Von Hering bis Holz, von der Kogge bis zum Hochseefrachter: Ein Porträt von Mecklenburg-Vorpommerns ältestem Hafen an der Wismarbucht.
Wismar. An einer „lieblichen Bucht“ nördlich der „Michelenburg“ lassen sich vor gut tausend Jahren Fischer nieder und treiben alsbald Handel mit den gefangenen Heringen. Anno 1211 genehmigt Kaiser Otto IV. das Halten von zwei Koggen und kleineren Schiffen im Hafen „Wissemer“.
Das geschieht noch vor den Stadtgründungen an der südlichen Ostseeküste, wie aus einer Chronik zum 800-jährigen Hafenjubiläum in Wismar hervorgeht. Die Stadt selbst findet 1229 ihre erste urkundliche Erwähnung, die nächsten Häfen der Gegend werden 1234 für Stralsund und 1252 für Rostock genannt.
Vor allem Salzhering, Bier und Getreide wurden dereinst im ältesten Hafen Mecklenburg-Vorpommerns in die hölzernen Segelschiffe - Koggen einer speziellen baltischen Variante – verladen. Importiert wurden Tuche aus Flandern, russische Pelze oder französische Weine.
Zu DDR-Zeiten ging in erster Linie Kalidünger als weltweit begehrtes Exportgut über die Kaikanten an der Wismarbucht. Angelandet wurden Holz aus der Sowjetunion, Erdöl, Chemikalien, aber auch Schnaps und Rohkaffee. Im Rekordjahr 1984 meldete Wismar 4,85 Millionen Tonnen Umschlag, die Hälfte davon Kalisalz. Von 1946 bis 1989 wurden 113 Millionen Tonnen Güter ver- oder entladen, mehr als 71 000 Schiffe aus 70 Ländern liefen ein.

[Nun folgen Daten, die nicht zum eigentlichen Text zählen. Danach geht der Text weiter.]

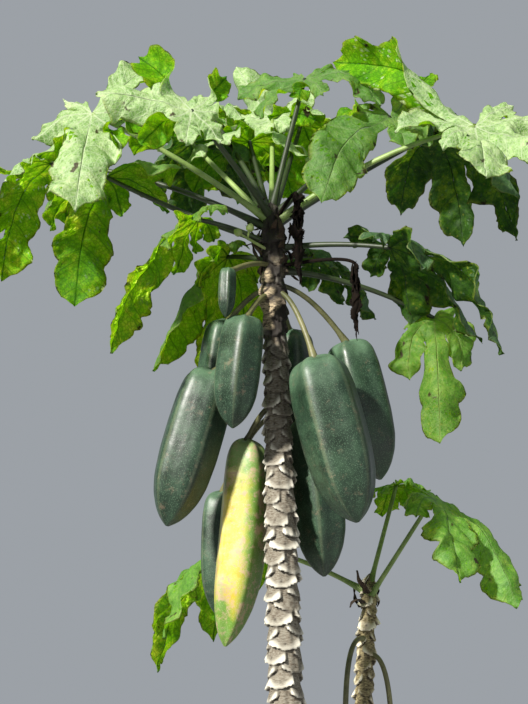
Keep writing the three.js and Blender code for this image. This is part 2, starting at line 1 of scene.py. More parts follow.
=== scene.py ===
# Babaco plant in fruit: a slender ringed trunk with a sucker from the same root, hand-shaped leaves on
# long stalks round the tip of each, and five-ridged fruits that hang below the leaves. Metres, +Z up,
# origin in the middle of the trunk's foot at ground level, -Y towards the viewer.

import math
from collections import Counter

import bmesh
import bpy
import numpy as np
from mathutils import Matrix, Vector


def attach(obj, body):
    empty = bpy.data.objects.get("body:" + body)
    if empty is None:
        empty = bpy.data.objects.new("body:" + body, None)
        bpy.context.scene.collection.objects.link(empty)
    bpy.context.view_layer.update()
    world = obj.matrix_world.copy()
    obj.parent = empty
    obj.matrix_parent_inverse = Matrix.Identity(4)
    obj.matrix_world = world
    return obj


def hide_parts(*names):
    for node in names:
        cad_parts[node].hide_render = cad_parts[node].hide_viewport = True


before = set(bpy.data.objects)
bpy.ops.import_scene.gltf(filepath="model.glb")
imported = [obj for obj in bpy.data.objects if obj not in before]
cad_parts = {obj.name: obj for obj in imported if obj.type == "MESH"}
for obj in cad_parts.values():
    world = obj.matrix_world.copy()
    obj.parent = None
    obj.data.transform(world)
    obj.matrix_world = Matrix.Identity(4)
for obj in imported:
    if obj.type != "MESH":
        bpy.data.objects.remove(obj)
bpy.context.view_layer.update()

# Trunk: the soft, fleshy stem of a giant herb under a thin grey-brown skin. It never branches. Each leaf
# that falls leaves a shield-shaped scar with a raised lip, so the stem grows up through its own scars in
# a spiral. It stands in the ground on its flared foot.

MM = 0.001
GOLDEN_ANGLE = math.radians(137.5)
LEAN_POWER = 1.5
# A stem: height, foot, how far its tip leans and its middle sways, and its radii by height. Then what its
# mesh and scars are made with: points round it, the way up between two rings and between two scars, how
# far up a scar's face slopes back to the stem, and its lips' height as a share of SCAR_LIP.
TRUNK = {
    "height": 2.205, "foot": (0, 0, 0), "lean": (-0.043, 0, 0), "sway": 0.012,
    "radii": [(0, 53), (45, 46), (140, 41), (500, 35), (1000, 29), (1474, 24.5), (1690, 23), (1905, 19),
              (2040, 17.5), (2140, 18.5), (2190, 14), (2205, 6)],
    "sides": 96, "ring_step": 2.4 * MM, "scar_step": 6.6 * MM, "face": 20 * MM, "lip": 1,
    "seed": 3,
}
# A scar: its half width as a share of the stem's girth, how far its lip stands out, sags as a share of
# that and is undercut, how far the lip's ends curl up, and how deep the stem between the scars lies.
SCAR_HALF_SHARE = 0.15
SCAR_LIP = 7.6 * MM
LIP_SAG = 0.42
SCAR_UNDERCUT = 2.2 * MM
SCAR_CURL = 8.5 * MM
SCAR_SUNK = 3.4 * MM
# Chance gives each scar a share of the mean width, curl, face and lip, moves it up or down by millimetres,
# turns it by radians, tilts its lip and ripples it.
HALF_SPREAD = (0.85, 1.2)
CURL_SPREAD = (0.8, 1.3)
FACE_SPREAD = (0.8, 1.2)
LIP_SPREAD = (0.6, 1.3)
STRAY_UP = 1.5
STRAY_TURN = 0.12
STRAY_TILT = 2.5 * MM
LIP_RIPPLE = 0.3 * MM
LIP_RIPPLES = 9
# How hollow a scar's face is, how many undercuts it reaches down and curls up, where it fades out as
# shares of its half width, and how tall its lip is in the middle, and at the ends besides.
FACE_CURVE = 1.15
REACH_DOWN = 2.6
REACH_UP = 1.6
SCAR_FADE = (0.86, 1.1)
LIP_MIDDLE = 0.62
LIP_ENDS = 0.7
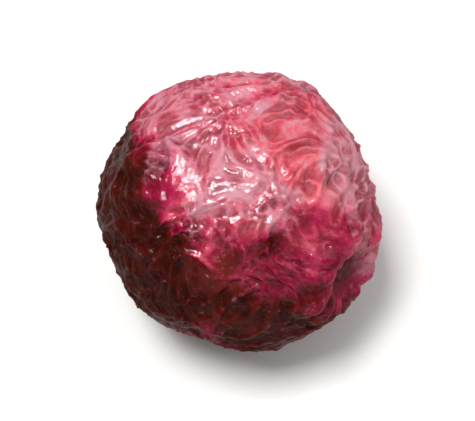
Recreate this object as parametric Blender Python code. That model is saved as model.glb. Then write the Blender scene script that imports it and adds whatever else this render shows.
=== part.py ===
# A dried plum: one small stone fruit, shrunken and wrinkled, lying on its side.
# It grew as one piece, so it is one solid: a round body with broad flats and dents, a hollow where the stem
# was, a point where the blossom was, a seam from the one to the other, and folded skin all over.
# Units are metres, +Z is up, and the origin is the middle of the spot that the fruit rests on.

import math

import bmesh
import bpy
import numpy as np

MM = 0.001

# Outside size
WIDTH = 24.0 * MM  # along X
DEPTH = 23.7 * MM  # along Y
HEIGHT = 22.0 * MM  # along Z, from the resting spot to the top
REST_CUT = 0.6 * MM  # what the resting spot takes off the underside

# Directions are (azimuth, elevation) in degrees, azimuth turning from +X towards +Y
STEM_END = (-38, 14)
SEAM_SIDE = (52, 8)

# Round body
BODY_RADII = np.array([12.0, 11.85, 11.3]) * MM
FLAT_EDGE = 22  # higher makes the edges between the flats sharper
FLATS = (  # azimuth, elevation, how deep the flat lies under the round body
    (120, 78, 0.5 * MM),
    (-76, 42, 0.9 * MM),
    (-140, 40, 0.6 * MM),
    (84, 31, 0.4 * MM),
    (156, 22, 0.6 * MM),
    (-156, -8, 0.8 * MM),
    (-110, -16, 0.5 * MM),
    (-8, 22, 0.35 * MM),
    (30, 13, 0.8 * MM),
    (60, -28, 0.7 * MM),
    (-20, -42, 0.5 * MM),
    (165, -44, 0.5 * MM),
)

# Broad dents of the shrunken flesh
DENT_PITCH = 11.0 * MM
DENT_DEPTH = 0.13 * MM

# Folds of the skin: narrow ridges round shallow hollows, the larger ones mostly running from end to end
FOLDS_AROUND = 16
FOLD_HEIGHT = 0.85 * MM
FOLD_LEAN = 0.5  # 1 lets the larger folds run in any direction, and less turns them towards the ends
CROSS_FOLDS_AROUND = 22
CROSS_FOLD_HEIGHT = 0.3 * MM
CREST_ROUNDING = 0.7
SKIN_LEVEL = 0.5  # share of a fold's height that stands inside the round body
SWAY_PITCH = 6.0 * MM
SWAY = 0.5 * MM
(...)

Unterdessen hatte Rostock – bis 1960 per Parteibeschluss zum größten Seeumschlagsplatz der DDR ausgebaut – dem Wismarer Tiefwasserhafen den Spitzenplatz in Ostdeutschland abgelaufen. Heute rangiert Rostock hinter Lübeck – dem ältesten und größten deutschen Umschlagsplatz an der Ostsee – mit über 20 Millionen Tonnen Gütern pro Jahr auf Platz zwei. Danach folgen Wismar, Kiel und Sassnitz. Die Krise brachte 2009 alle Ostseehäfen in schweres Fahrwasser, seit 2010 erholen sich die Bilanzen.
So auch bei Mecklenburg-Vorpommerns Hafen-„Senior“ in Wismar. Der Seehafen steigerte seinen Umschlag von knapp 6,2 Millionen Tonnen (2009) auf 6,9 Millionen Tonnen, wie Geschäftsführer Michael Kremp sagt. „Als klassischer Universalhafen sind wir besser durch die Krise gekommen als hoch spezialisierte Umschlagsplätze.“ Im Jubiläumsjahr
2011 wolle der Hafen, der knapp 200 Leute beschäftigt, wieder das Niveau der Vorkrisen-Zeit erreichen. Gerade abgeschlossen wurde eine zweijährige, zwölf Millionen Euro teure Investition in die Erneuerung des Natronkais und in Gleise an den Liegeplätzen zwei bis neun.
Insgesamt flossen in den 75 Hektar großen Hafen seit 1990 rund 132 Millionen Euro an Investitionen, berichtet Kremp. Für weitere 50 Millionen Euro sollen 2013 bis 2015 rund fünf Hektar neue Hafenflächen aufgespült sowie Zufahrt und Fahrrinne in der Wismarbucht von derzeit 9,50 Meter auf 11,50 Meter Tiefe ausgebaggert werden.
Größere Schiffe mit doppelter Tragfähigkeit von dann 50 000 Tonnen sollen nach Wismar gelockt werden, sagt Kremp. Nur so könne den polnischen Ostseehäfen Stettin (Szczecin) und Swinemünde (Swinoujscie), die ab 2014 mit EU-Fördermillionen flott gemacht würden, Paroli geboten werden.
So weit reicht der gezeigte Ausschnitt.